The exercise: Each line of the material below should be reproduced exactly.

Given material:
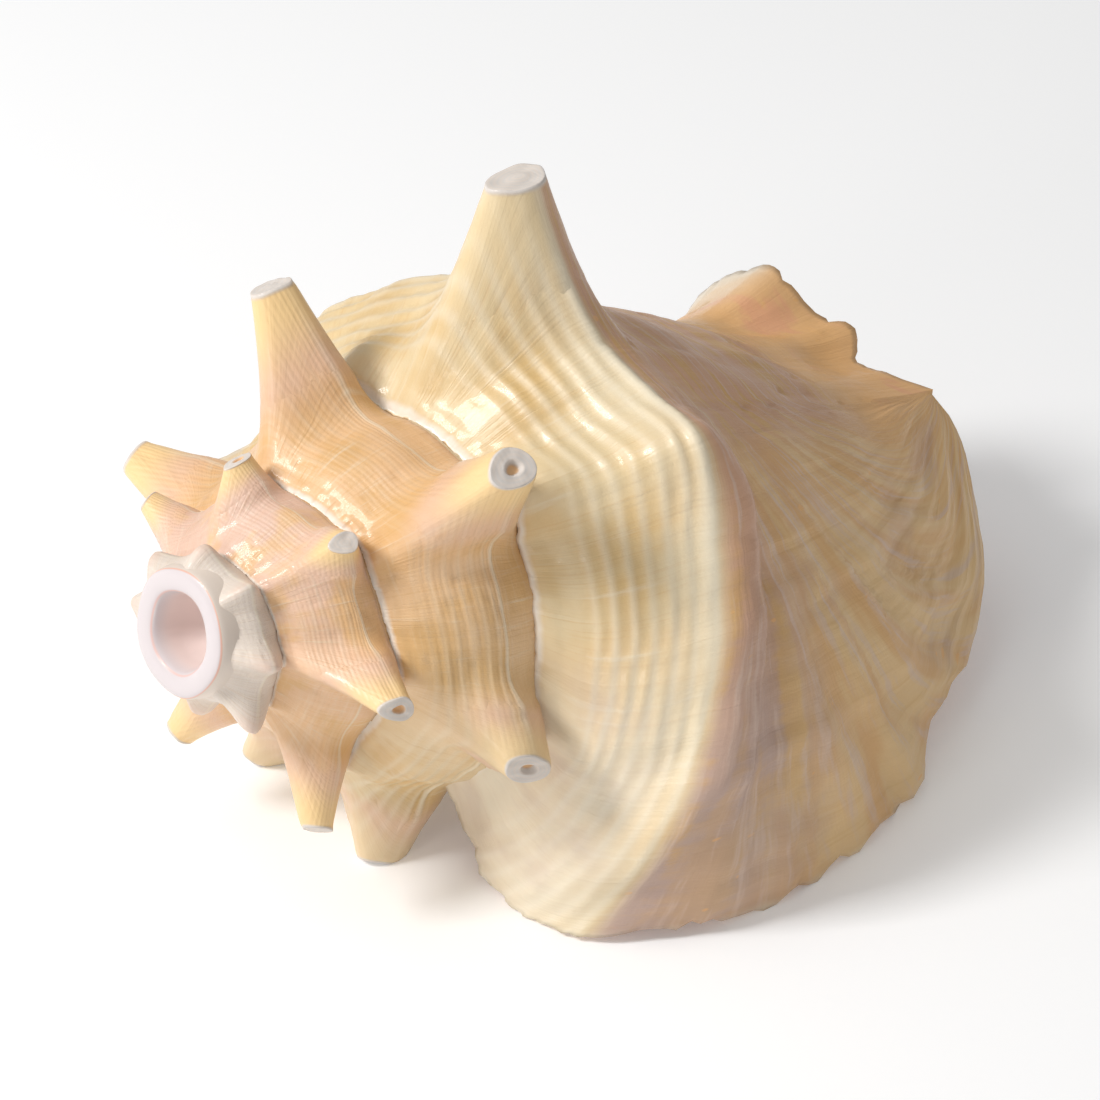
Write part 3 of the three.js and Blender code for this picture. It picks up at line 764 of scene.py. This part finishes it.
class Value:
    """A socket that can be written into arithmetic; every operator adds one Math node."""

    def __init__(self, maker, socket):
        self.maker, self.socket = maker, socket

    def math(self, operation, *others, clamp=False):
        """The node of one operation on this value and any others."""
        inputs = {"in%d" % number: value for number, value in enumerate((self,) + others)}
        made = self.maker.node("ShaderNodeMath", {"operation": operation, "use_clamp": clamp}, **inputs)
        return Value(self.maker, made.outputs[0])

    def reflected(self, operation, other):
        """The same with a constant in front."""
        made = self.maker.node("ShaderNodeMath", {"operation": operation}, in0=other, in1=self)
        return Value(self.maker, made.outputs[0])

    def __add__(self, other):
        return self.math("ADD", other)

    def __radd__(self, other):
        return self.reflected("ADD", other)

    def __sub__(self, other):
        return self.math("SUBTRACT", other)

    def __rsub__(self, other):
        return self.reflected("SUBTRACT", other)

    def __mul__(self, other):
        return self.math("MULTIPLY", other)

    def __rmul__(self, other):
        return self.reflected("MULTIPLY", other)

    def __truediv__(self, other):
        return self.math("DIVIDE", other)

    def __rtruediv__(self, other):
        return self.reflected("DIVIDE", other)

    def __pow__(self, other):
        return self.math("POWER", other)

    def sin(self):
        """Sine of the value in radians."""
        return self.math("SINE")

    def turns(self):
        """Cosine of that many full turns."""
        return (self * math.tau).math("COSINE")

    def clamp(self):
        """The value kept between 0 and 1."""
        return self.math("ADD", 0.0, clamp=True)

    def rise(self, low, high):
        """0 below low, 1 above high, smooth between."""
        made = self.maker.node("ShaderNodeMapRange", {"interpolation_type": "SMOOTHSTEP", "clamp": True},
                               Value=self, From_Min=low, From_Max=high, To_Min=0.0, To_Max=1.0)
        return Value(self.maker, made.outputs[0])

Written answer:
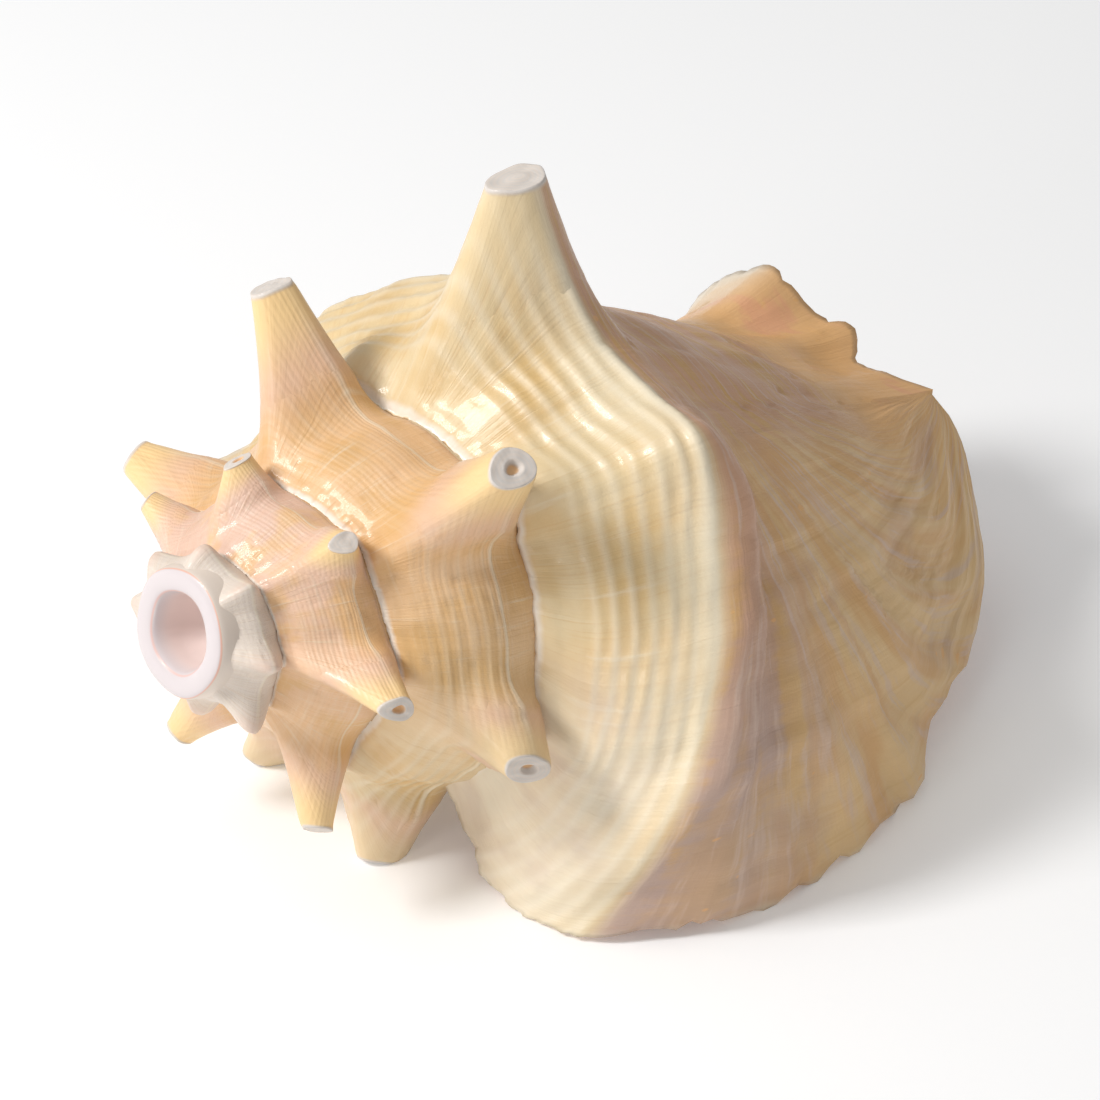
Write part 3 of the three.js and Blender code for this picture. It picks up at line 764 of scene.py. This part finishes it.
class Value:
    """A socket that can be written into arithmetic; every operator adds one Math node."""

    def __init__(self, maker, socket):
        self.maker, self.socket = maker, socket

    def math(self, operation, *others, clamp=False):
        """The node of one operation on this value and any others."""
        inputs = {"in%d" % number: value for number, value in enumerate((self,) + others)}
        made = self.maker.node("ShaderNodeMath", {"operation": operation, "use_clamp": clamp}, **inputs)
        return Value(self.maker, made.outputs[0])

    def reflected(self, operation, other):
        """The same with a constant in front."""
        made = self.maker.node("ShaderNodeMath", {"operation": operation}, in0=other, in1=self)
        return Value(self.maker, made.outputs[0])

    def __add__(self, other):
        return self.math("ADD", other)

    def __radd__(self, other):
        return self.reflected("ADD", other)

    def __sub__(self, other):
        return self.math("SUBTRACT", other)

    def __rsub__(self, other):
        return self.reflected("SUBTRACT", other)

    def __mul__(self, other):
        return self.math("MULTIPLY", other)

    def __rmul__(self, other):
        return self.reflected("MULTIPLY", other)

    def __truediv__(self, other):
        return self.math("DIVIDE", other)

    def __rtruediv__(self, other):
        return self.reflected("DIVIDE", other)

    def __pow__(self, other):
        return self.math("POWER", other)

    def sin(self):
        """Sine of the value in radians."""
        return self.math("SINE")

    def turns(self):
        """Cosine of that many full turns."""
        return (self * math.tau).math("COSINE")

    def clamp(self):
        """The value kept between 0 and 1."""
        return self.math("ADD", 0.0, clamp=True)

    def rise(self, low, high):
        """0 below low, 1 above high, smooth between."""
        made = self.maker.node("ShaderNodeMapRange", {"interpolation_type": "SMOOTHSTEP", "clamp": True},
                               Value=self, From_Min=low, From_Max=high, To_Min=0.0, To_Max=1.0)
        return Value(self.maker, made.outputs[0])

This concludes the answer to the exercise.